Botan describes the axiomatic premise of meta-strategy through the elucidation of six facets of organisational culture which vary within four possible archetypes. These six facets are:

  1. Organisational Goals and attitudes on
  2. Change
  3. Publics
  4. Issues
  5. Communication
  6. Public Relations Pratitioners

These interrelated facets are contrasted across the 4 four archetypes: 2 on the extreme and 2 on the middle ground. These are, in ascending order of favour of the author, Intransigent, Resistant, Cooperative, and Integrative.

In one extreme, Botan proposes the Intransigent organisation, whose take on the axiom of the existence of the environment is that the environment only serves to be competition and threat. Communicative imperative therefore take the function of either persuading the environment to the organisation’s understanding, or otherwise deriding and attacking any contentious messages and messengers. On the other extreme, Botan advocates the existence of the Integrative organisation, which sees itself as a co-created entity in which all stakeholders have a part to play. The environment is treated as a discursive ecosystem to be included in the decision-making process and the function of communications is to facilitate such discursive synchronism. Resistant and Cooperative organisations are the moderate versions of both extremes.

Botan notes that PR practitioners would have a greater role to play in Cooperative or Integrative organisations due to the feedback and dialectic processes which take place in these organisations. The PR practitioner, as well as other specialised communicators, function as the antenna of the organisation, and facilitate 2-way communications. On the other hand, Botan stops short of warning PR practitioners to not work with Intransigent and Resistant organisations, noting severe ethical and actualisation limitations within these organisations for communications professionals, where he dubs them “technicians” rather than persons with any autonomy.

Besides explicating these different archetypes, Botan explores a typology of the stages of  issues, taking the definition of an issue as the perception of problem or issue within a public. Through this exposition, Botan defines the freedom to act with many options as the domain of early detection and action towards an issue. He thus finds that the more resistant and intransigent organisations face massively reduced options due to the lack of early-response.  His adopts a necessarily egalitarian perspective in his description of issues, casting aspersion on the Big Bad of Unilateral action from the organisation.
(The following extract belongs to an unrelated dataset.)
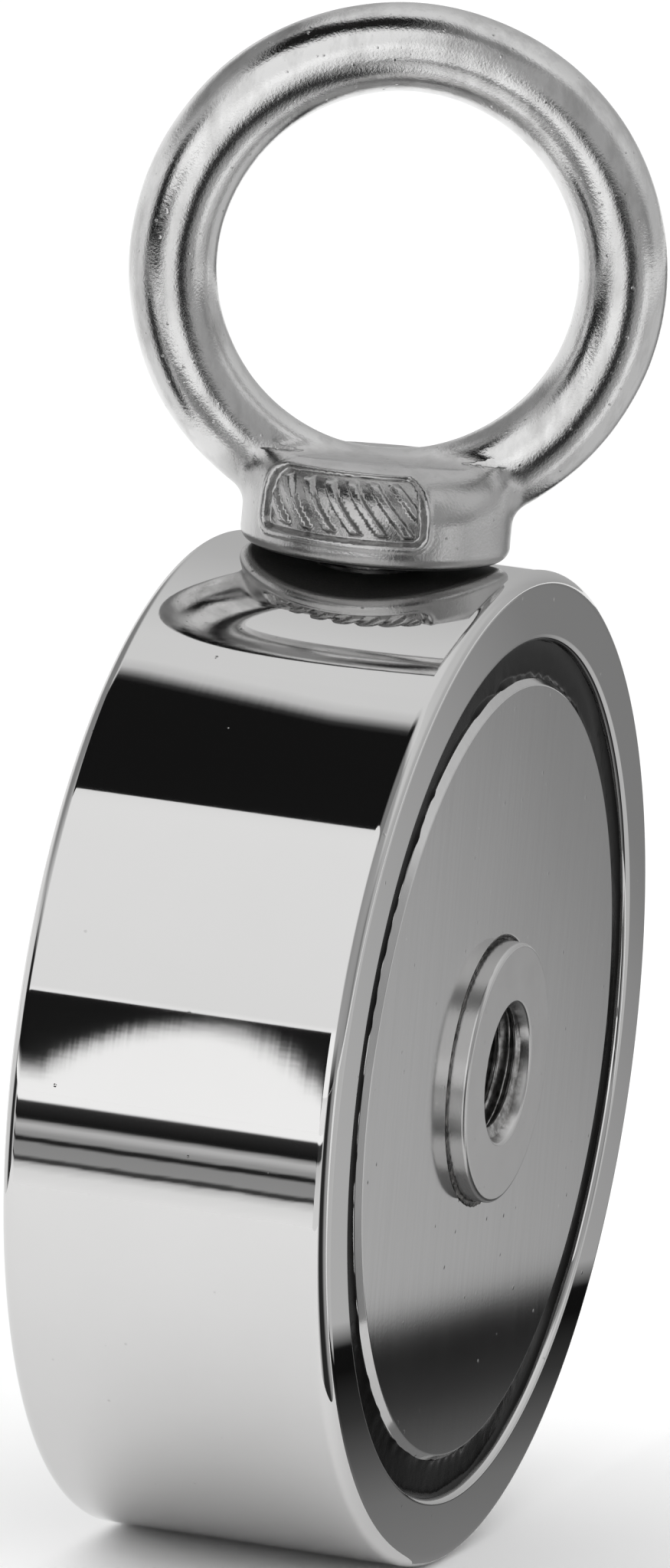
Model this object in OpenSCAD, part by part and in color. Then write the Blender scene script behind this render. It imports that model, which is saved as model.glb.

Botan concludes with a note that the main ethical decision a practitioner adopts is the choice of his client/employer. Said organisation’s grand strategy will  ultimately tie the hands of the practitioner as he/she cannot create a strategy in conflict with the rest of the organisation and its culture. Also, the grand strategy may change, but this is often a slow process, and not a recommended solution to ethical disagreement. With such limitations to the activities PR practitioners can put forth, any evaluation should be viewed in context with the grand strategy of the organisation.

The arguments Botan puts forth are valid, and there is much difficultly in establishing the soundness and truth of the premises. The primary reason for this is that what Botan offers is not an account of the truth, but an account for the approximation of the truth. Botan himself admits that the 4 examples of grand strategy do not represent actual organisations but rather are yardsticks for the purpose of discursive argument. Furthermore, as this entry noted above, empirical measurement of grand strategy is near impossible as such notions are often understood in actions and not formalised as written discourse. Particularly with intransigent organisations, there is no convincing reason for members to flesh out their policies in language where it can be rendered attacked by surrounding discourses in the environment. Therefore, this exercise does not depart much from navel-gazing. Therefore critical analysis cannot effectively reject the arguments proposed.

Aside from the logical foundations, this entry finds that Botan takes an extremely egalitarian approach to public relations but does not effectively address the issue of hegemony at hand. The very definition of “issue” used is a problem perceived by a human. However, just because someone finds something an organisation does to be a problem, does an uncaring organisation necessarily make for an ethically irksome Public Relations workspace? The greater problem here, which Botan has not approached, is that the very definition of what is or is not a problem is in itself the result of a complex discourse where hegemony has a huge role. Foucault, for example, introduced the notion of discipline. If an organisation has sufficient control of a discipline, it’s sway over what is or is not an issue is quite great. However, the avoidance of this topic is understandable as the breadth thereof would surely veer past the scope of public relations alone.

Lastly, Botan adopts the methodologies of political science in his exploration, but these lack the finesse and attention to detail which is so crucial in making or breaking the effect of a message in the media. Tools of greater precision should therefore be used in the analysis of organisations on top of the model that Botan has proposed.


Botan, C. (2009). Grand Strategy, Strategy, and Tactics in Public Relations. In C. Botan, & V. Hazleton, Public Relations Theory II (pp. 197-218). New York: Lawrence Erlbaum Associates.

Foucault, M., & Morey, M. (1978). Sexo, poder, verdad : conversaciones con Michel Foucault. In Cuadernos Materiales 8 (1 ed., p. 280). Barcelona: Materiales.